Continued from Part 2

 

This next book deals directly with this problem. It was a formative book for me personally because it answered a question I had long entertained but never answered. The question is this. Why was the free society overthrown so quickly and with such decisiveness and in such a short time, even though we were then surrounded by the evidence of the success of the free society? It’s long been a mystery to me.

Snobbery and statism

The answer is provided by John Carey’s The Intellectuals and the Masses: Pride and Prejudice Among the Literary Intelligentsia, 1880–1939 (2005) reveals a side to upper-class intellectuals in the UK that you didn’t know existed. They despised the free market, not because it didn’t work but because it did work. It was displacing the old aristocracy, transforming the cities, bringing the masses new consumer products, and transforming class relations. And they hated it. In other words, the revolt against laissez faire was fed by snobbery, and that led to the most extreme solution justified in the name of eugenics: the extermination of inferiors.

To see how this played out in the US, have a look at the harrowing and horrible evidence marshaled in Edwin Black’s War Against the Weak: Eugenics and America’s Campaign to Create a Master Race (2003, 2012). It shows how eugenics was central to Progressive Era politics. Laws requiring sterilization claimed 60,000 victims, but that was just the beginning. The entire nature and purpose of the regime changed in the direction of comprehensive social planning, a movement that is simply impossible to comprehend without realizing that eugenic and racist (and, inevitably, misogynistic) concerns were the driving force.

Jonah Goldberg’s Liberal Fascism (2009) covers much of the same territory. It is an outstanding book that will continue to pay high returns for decades. The book is flawed, however, by the author’s incessant desire to blame everything that went wrong on the “left” and the “liberals” (talk about a misnomer!). His refusal to acknowledge the broadness of the eugenic movement and its diverse ideological expressions – which were fundamentally conservative in motivation – makes the whole book come across like some partisan attack. If only he had admitted that the revolt against laissez faire took on many colorings, the book would have made a much more powerful statement for freedom and against statism in all its forms.
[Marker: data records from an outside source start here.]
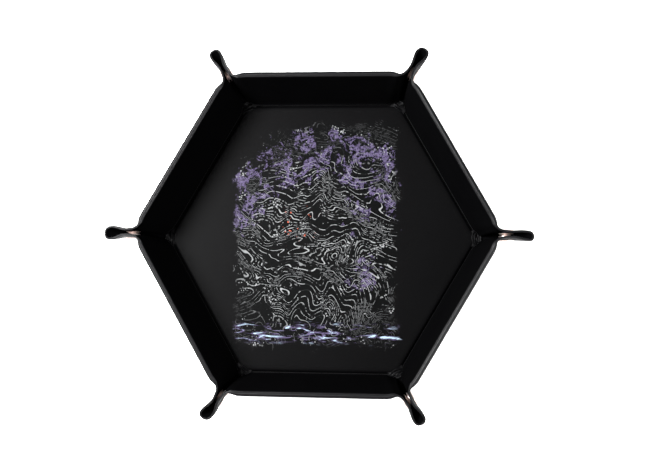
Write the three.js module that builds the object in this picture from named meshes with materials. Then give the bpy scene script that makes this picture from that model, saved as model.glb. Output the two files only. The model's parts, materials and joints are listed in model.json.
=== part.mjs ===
// Folding hexagonal dice tray: a leatherette and microfibre laminate with stiff boards in its floor and
// six walls. Each corner is pinched into a flat outward ear that a press snap holds shut. Unsnapped, the
// walls and ears fold down until the tray lies flat.
// Millimetres, +Z up, origin at the centre of the underside. Two of the six corners point along X.

import * as THREE from 'three';

// ---- driving dimensions ---------------------------------------------------------------------------

const SIDES = 6;
const FLOOR_SIDE = 103;        // floor edge, corner to corner, along the crease
const WALL_SLANT = 43;         // crease to rim, measured up the wall
const WALL_LEAN_DEG = 14.5;    // outward lean of a snapped wall from vertical

const FABRIC = 0.6;            // leatherette cover, and also the microfibre liner
const BOARD = 1.4;             // stiffening board
const GLUE_LINE = 0.2;         // between two bonded layers

const HINGE_GAP = 0.3;         // from a floor crease to the edge of each cover piece
const FLOOR_BOARD_INSET = 2.6; // bare hinge strip beside a floor crease, floor side
const WALL_BOARD_START = 2.5;  // bare hinge strip beside a floor crease, wall side
const EAR_GAP = 0.6;           // from a corner crease to the wall cover and to the ear
const LINER_END_INSET = 1.2;   // from a corner crease to the wall liner
const BOARD_END_INSET = 6;     // from a corner crease to the wall board

const EAR_OFFSET = 2.1;        // middle of an ear half to the corner's bisector plane
const EAR_START = 5;           // the ear begins this far up its crease
const EAR_TIP_RADIUS = 4;      // rounding of the unfolded tray's corners
const FOLD_GAP = 0.3;          // from the ear's outer fold to the edge of each half

const SNAP_UP_CREASE = 33;     // snap centre, measured along the corner crease
const SNAP_FROM_CREASE = 6.5;  // snap centre, measured square to the corner crease
const SNAP_HOLE = 1.6;         // radius of the hole punched through each ear half
const SNAP_FACETS = 16;
const LAST_CAP_ON_B = 3;       // corners up to this one carry the cap on ear half b, the others on half a

// ---- worked out from them -------------------------------------------------------------------------

const DEG = Math.PI / 180;
const LEAN = WALL_LEAN_DEG * DEG;
const CORNER = 60 * DEG;                        // turn from one wall to the next
const LAMINATE = 2 * FABRIC + GLUE_LINE;        // cover bonded straight onto liner
const MID = LAMINATE / 2;                       // the creases run in the middle of the laminate
const APOTHEM = FLOOR_SIDE / 2 / Math.tan(CORNER / 2);
const CREASE_START = EAR_OFFSET / Math.sin(CORNER);
const CREASE_TILT = Math.acos(
  Math.cos(CORNER / 2) / Math.hypot(Math.sin(LEAN), Math.cos(CORNER / 2) * Math.cos(LEAN)),
);
const EAR_FOLD = Math.acos(Math.sin(CORNER / 2) * Math.cos(LEAN));

const COVER_Z = -MID;
const BOARD_Z = COVER_Z + FABRIC + GLUE_LINE;
const LINER_Z = BOARD_Z + BOARD + GLUE_LINE;

// ---- materials ------------------------------------------------------------------------------------

const leatherette = new THREE.MeshStandardMaterial({ color: 0x17171a, roughness: 0.55, metalness: 0 });
const microfibre = new THREE.MeshStandardMaterial({ color: 0x1d1c20, roughness: 0.95, metalness: 0 });
const greyboard = new THREE.MeshStandardMaterial({ color: 0x6d665c, roughness: 0.9, metalness: 0 });
const laminate = new THREE.MeshStandardMaterial({ color: 0x1a191d, roughness: 0.7, metalness: 0 });
const nickel = new THREE.MeshStandardMaterial({ color: 0xb39a94, roughness: 0.25, metalness: 1 });

// ---- helpers --------------------------------------------------------------------------------------

function piece(name, geometry, material, parent) {
  const mesh = new THREE.Mesh(geometry, material);
  mesh.name = name;
  parent.add(mesh);
  return mesh;
}

// A flat sheet cut to an outline, standing on z = bottom.
function sheet(outline, bottom, thickness, holes = []) {
  const shape = new THREE.Shape(outline);
  shape.holes.push(...holes);
  const geometry = new THREE.ExtrudeGeometry(shape, { depth: thickness, bevelEnabled: false });
  return geometry.translate(0, 0, bottom);
}

// A turned piece: the profile's points are (radius, height), and the axis is local Z.
function turned(profile) {
  const points = profile.map(([radius, height]) => new THREE.Vector2(radius, height));
  return new THREE.LatheGeometry(points, SNAP_FACETS).rotateX(90 * DEG);
}

function arcPoints(centre, radius, start, end, steps) {
  const points = [];
  for (let i = 0; i <= steps; i += 1) {
    const angle = start + (end - start) * i / steps;
    points.push(new THREE.Vector2(centre.x + radius * Math.cos(angle), centre.y + radius * Math.sin(angle)));
  }
  return points;
}

// ---- floor ----------------------------------------------------------------------------------------

// A hexagon with corners on X, its edges pulled in by inset from the floor creases.
function hexagon(inset) {
  const radius = (APOTHEM - inset) / Math.cos(CORNER / 2);
  const points = [];
  for (let i = 0; i < SIDES; i += 1) {
    points.push(new THREE.Vector2(radius * Math.cos(i * CORNER), radius * Math.sin(i * CORNER)));
  }
  return points;
}

function addFloor(tray) {
  piece('base_cover', sheet(hexagon(HINGE_GAP), MID + COVER_Z, FABRIC), leatherette, tray);
  piece('base_board', sheet(hexagon(FLOOR_BOARD_INSET), MID + BOARD_Z, BOARD), greyboard, tray);
  piece('base_liner', sheet(hexagon(FLOOR_BOARD_INSET), MID + LINER_Z, FABRIC), microfibre, tray);
}

// ---- walls ----------------------------------------------------------------------------------------
// A wall's own frame: X along its floor crease, Y up the wall, Z towards the liner.

// The wall widens upwards between its two corner creases.
function wallOutline(bottom, endInset) {
  const halfWidth = (height) => (
    FLOOR_SIDE / 2 - CREASE_START + height * Math.tan(CREASE_TILT) - endInset / Math.cos(CREASE_TILT)
  );
  return [
    new THREE.Vector2(-halfWidth(bottom), bottom),
    new THREE.Vector2(halfWidth(bottom), bottom),
    new THREE.Vector2(halfWidth(WALL_SLANT), WALL_SLANT),
    new THREE.Vector2(-halfWidth(WALL_SLANT), WALL_SLANT),
  ];
}

function addWall(number, wall) {
  const cover = wallOutline(HINGE_GAP, EAR_GAP);
  const board = wallOutline(WALL_BOARD_START, BOARD_END_INSET);
  const liner = wallOutline(WALL_BOARD_START, LINER_END_INSET);
  piece(`wall_${number}_cover`, sheet(cover, COVER_Z, FABRIC), leatherette, wall);
  piece(`wall_${number}_board`, sheet(board, BOARD_Z, BOARD), greyboard, wall);
  piece(`wall_${number}_liner`, sheet(liner, LINER_Z, FABRIC), microfibre, wall);
}

// ---- corner ears ----------------------------------------------------------------------------------
// An ear half's own frame: Y up the corner crease, X away from the wall, Z towards the liner.

// Turns a point of the wall's frame, counted from the foot of the crease, into the ear's frame.
function inEarFrame(x, y) {
  return new THREE.Vector2(x, y).rotateAround(new THREE.Vector2(0, 0), CREASE_TILT);
}

// One half of the kite between two walls: crease, rim, rounded tip and outer fold.
function earOutline() {
  const foldStart = inEarFrame(CREASE_START, 0);
  const tip = inEarFrame(CREASE_START + WALL_SLANT * Math.tan(CORNER / 2), WALL_SLANT);
  const fold = tip.clone().sub(foldStart).normalize();
  const foldX = (y) => foldStart.x + (y - foldStart.y) * fold.x / fold.y - FOLD_GAP / fold.y;
  const centre = tip.clone().addScaledVector(fold, -EAR_TIP_RADIUS / Math.sin(CORNER));
  const rimNormal = CREASE_TILT + 90 * DEG;
  const foldNormal = CREASE_TILT + 60 * DEG + Math.asin(FOLD_GAP / EAR_TIP_RADIUS);
  return [
    new THREE.Vector2(foldX(EAR_START), EAR_START),
    ...arcPoints(centre, EAR_TIP_RADIUS, foldNormal, rimNormal, 3),
    new THREE.Vector2(EAR_GAP, WALL_SLANT / Math.cos(CREASE_TILT) + EAR_GAP * Math.tan(CREASE_TILT)),
    new THREE.Vector2(EAR_GAP, EAR_START),
  ];
}

function earHalf(side) {
  const outline = earOutline().map((point) => new THREE.Vector2(side * point.x, point.y));
  const hole = new THREE.Path();
  hole.absarc(side * SNAP_FROM_CREASE, SNAP_UP_CREASE, SNAP_HOLE, 0, 2 * Math.PI);
  return sheet(outline, -MID, LAMINATE, [hole]);
}

// A group that sits on the corner crease at one end of a wall and is folded outwards about it.
function earGroup(side, wall) {
  const crease = new THREE.Group();
  crease.position.x = side * (FLOOR_SIDE / 2 - CREASE_START);
  crease.rotation.z = -side * CREASE_TILT;
  const ear = new THREE.Group();
  ear.rotation.y = side * EAR_FOLD;
  crease.add(ear);
  wall.add(crease);
  return ear;
}

// ---- press snaps ----------------------------------------------------------------------------------
// A snap's own frame: Z runs along its axis, 0 in the corner's bisector plane, positive on the cap's side.

const FACE = EAR_OFFSET - MID;      // inner face of an ear half
const BACK = EAR_OFFSET + MID;      // outer face of an ear half
const SEAT = 0.1;                   // between a snap piece and the laminate that it clamps

// Domed cap with a rivet shaft that passes through its ear half into the socket.
function capProfile() {
  const rim = BACK + SEAT;
  return [
    [0, 1], [1.3, 1], [1.3, rim], [4.6, rim], [5, rim + 0.35],
    [4.3, rim + 0.85], [2.4, rim + 1.15], [0, rim + 1.25],
  ];
}

// Ring that the stud's head snaps into, with a hole above it for the cap's shaft.
function socketProfile() {
  const seat = FACE - SEAT;
  return [
    [1.6, seat - 0.4], [2.4, seat - 0.4], [2.4, -0.5], [3.8, -0.5], [4.7, seat - 0.7],
    [4.7, seat], [1.6, seat], [1.6, seat - 0.4],
  ];
}

// Flange with a hollow head, open towards the post's shaft.
function studProfile() {
  const seat = -(FACE - SEAT);
  return [
    [0, -0.2], [1.5, -0.2], [1.5, seat], [4.6, seat], [4.6, seat + 0.5],
    [1.85, seat + 0.5], [2, 0.1], [1.6, 0.6], [0, 0.6],
  ];
}

// Flat-headed rivet that passes through the other ear half into the stud.
function postProfile() {
  const rim = -(BACK + SEAT);
  return [[0, rim - 0.7], [3.4, rim - 0.7], [4.4, rim - 0.3], [4.4, rim], [1.2, rim], [1.2, -0.5], [0, -0.5]];
}

function snapSeat(side, ear, turnedOver) {
  const seat = new THREE.Group();
  seat.position.set(side * SNAP_FROM_CREASE, SNAP_UP_CREASE, EAR_OFFSET);
  seat.rotation.x = turnedOver ? 180 * DEG : 0;
  ear.add(seat);
  return seat;
}

function addCapSide(corner, side, ear) {
  const seat = snapSeat(side, ear, true);
  piece(`snap_${corner}_cap`, turned(capProfile()), nickel, seat);
  piece(`snap_${corner}_socket`, turned(socketProfile()), nickel, seat);
}

function addStudSide(corner, side, ear) {
  const seat = snapSeat(side, ear, false);
  piece(`snap_${corner}_stud`, turned(studProfile()), nickel, seat);
  piece(`snap_${corner}_post`, turned(postProfile()), nickel, seat);
}

// ---- assembly -------------------------------------------------------------------------------------

// Corner n has ear half a on wall n and ear half b on the wall before it.
function addEar(corner, half, wall) {
  const side = half === 'a' ? 1 : -1;
  const ear = earGroup(side, wall);
  piece(`ear_${corner}${half}`, earHalf(side), laminate, ear);
  const addSnapSide = half === capHalf(corner) ? addCapSide : addStudSide;
  addSnapSide(corner, side, ear);
}

function capHalf(corner) {
  return corner <= LAST_CAP_ON_B ? 'b' : 'a';
}

function wallFrame(number, tray) {
  const spoke = new THREE.Group();
  spoke.rotation.z = (number - 1) * CORNER + CORNER / 2 - 90 * DEG;
  const wall = new THREE.Group();
  wall.position.set(0, APOTHEM, MID);
  wall.rotation.x = 90 * DEG - LEAN;
  spoke.add(wall);
  tray.add(spoke);
  return wall;
}

const tray = new THREE.Group();
addFloor(tray);
for (let number = 1; number <= SIDES; number += 1) {
  const wall = wallFrame(number, tray);
  addWall(number, wall);
  addEar(number, 'a', wall);
  addEar(number % SIDES + 1, 'b', wall);
}

export default tray;
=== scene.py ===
"""Folding hexagonal dice tray: leatherette outside, printed microfibre inside, pinched snap corners.

Shapes are worked out in millimetres in each wall's or ear's own frame and written out in metres.
A wall's frame has X along its floor crease, Y up the wall and Z towards the lining.
An ear's frame has X away from the wall, Y up the corner crease and Z towards the lining.
"""

import json
import math
import random

import bmesh
import bpy
from mathutils import Matrix, Vector, noise


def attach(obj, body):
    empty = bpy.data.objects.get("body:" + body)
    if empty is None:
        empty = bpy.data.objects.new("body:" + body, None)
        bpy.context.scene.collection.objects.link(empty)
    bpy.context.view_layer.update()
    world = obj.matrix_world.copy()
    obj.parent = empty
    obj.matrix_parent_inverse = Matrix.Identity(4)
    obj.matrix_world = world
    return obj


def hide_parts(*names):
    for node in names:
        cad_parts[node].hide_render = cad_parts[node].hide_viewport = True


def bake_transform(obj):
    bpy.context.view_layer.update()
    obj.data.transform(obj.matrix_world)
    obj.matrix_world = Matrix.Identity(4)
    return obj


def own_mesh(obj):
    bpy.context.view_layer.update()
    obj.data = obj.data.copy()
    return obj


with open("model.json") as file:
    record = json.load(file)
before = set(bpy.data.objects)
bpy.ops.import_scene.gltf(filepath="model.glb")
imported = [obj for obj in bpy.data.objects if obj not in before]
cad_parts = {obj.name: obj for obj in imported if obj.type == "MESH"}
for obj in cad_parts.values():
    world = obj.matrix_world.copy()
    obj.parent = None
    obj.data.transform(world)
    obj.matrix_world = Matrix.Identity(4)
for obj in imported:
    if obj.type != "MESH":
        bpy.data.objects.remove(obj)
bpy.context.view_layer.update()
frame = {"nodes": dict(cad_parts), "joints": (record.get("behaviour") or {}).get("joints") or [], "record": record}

# ---- sizes from the frame ---------------------------------------------------------------------

MM = 0.001
SIDES = 6
CORNER = math.radians(60)
JOINTS = {joint["name"]: joint for joint in frame["joints"]}

WALL_CREASE = Vector(JOINTS["wall_1_fold"]["pos_m"]) / MM
EAR_CREASE = -Vector(JOINTS["ear_1a_fold"]["axis"])
APOTHEM = WALL_CREASE.xy.length
MID = WALL_CREASE.z
LEAN = math.atan(math.cos(CORNER / 2) * EAR_CREASE.x / EAR_CREASE.z)
HALF_SIDE = APOTHEM * math.tan(CORNER / 2)

# ---- sizes that the frame doesn't state -------------------------------------------------------

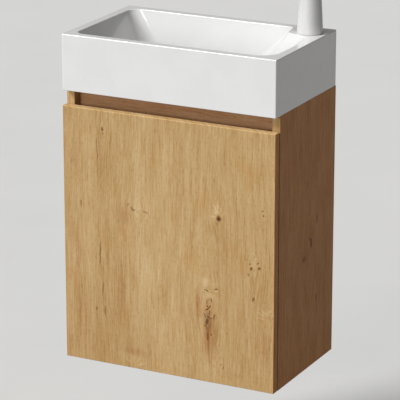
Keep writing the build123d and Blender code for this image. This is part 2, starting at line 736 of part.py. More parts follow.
def ribbed_nut(start, end, outer, inner):
    """A hand nut: a ring with shallow grip ribs round it."""
    way = Vector(*end) - Vector(*start)
    plane = Plane(origin=start, z_dir=way)
    section = Circle(outer) + PolarLocations(outer, GRIP_RIBS) * Circle(GRIP_RIB_RADIUS)
    return extrude(plane * section, way.length) - rod(start, end, inner)


def waste_gasket():
    """The rubber gasket under the bowl's floor."""
    z = BOWL_FLOOR - BOWL_WALL
    return ring(z - GASKET_THICK, z, GASKET_RADIUS, WASTE_TUBE_RADIUS)


def waste_locknut():
    """The nut that clamps the waste to the bowl."""
    z = BOWL_FLOOR - BOWL_WALL - GASKET_THICK
    low = (DRAIN_X, DRAIN_Y, z - LOCKNUT_HEIGHT)
    return ribbed_nut(low, (DRAIN_X, DRAIN_Y, z), LOCKNUT_RADIUS, WASTE_TUBE_RADIUS)


def trap_coupling_nut():
    """The nut that draws the inlet pipe's collar up to the waste."""
    low, high = WASTE_END - COUPLING_HALF, WASTE_END + COUPLING_HALF
    nut = ribbed_nut((DRAIN_X, DRAIN_Y, low), (DRAIN_X, DRAIN_Y, high), COUPLING_RADIUS, WASTE_TUBE_RADIUS)
    return nut + ring(low, low + COUPLING_LIP, COUPLING_LIP_RADIUS, PIPE_RADIUS)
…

Right-Hegelianism also takes religious forms. It begins with a small sect that believes its religion has been unbearably corrupted by modernity and seeks out ancient texts as guides to reconstructing it in a purer if forgotten form. The results depart from the organic development of the faith in question to embrace a rationalist reconstruction.

It has great leaders that builds a movement focused on some great restorative act that involves coercion and the invention of a rationale for every manner of immortality. Such movements have popped up in the 20th century within varieties of religious expression, including Catholicism, Protestantism, Judaism, Islam, Magic, and Occultism. The strange guide here is Mark Sedgwick’s Against the Modern World: Traditionalism and the Secret Intellectual History of the Twentieth Century.

That’s the main list, the books that open up a new world of intellectual exploration and shine so much light on where we are today. More valuable, still, is reading the original works of these thinkers, from Johann Fichte to Friedrich List to John Ruskin to Madison Grant to Carl Schmitt and beyond. The loathing of liberalism is never more obvious than when experienced from the author’s own hand. This is the best way to get into their heads and understand (and thereby combat) their worldview.

Champions of freedom need to have a broad view of the threats we face and that requires some serious study. Then the next step is just as important: develop a new vision of the kind of person you want to become so you can make the largest possible contribution to the society we want to see around us.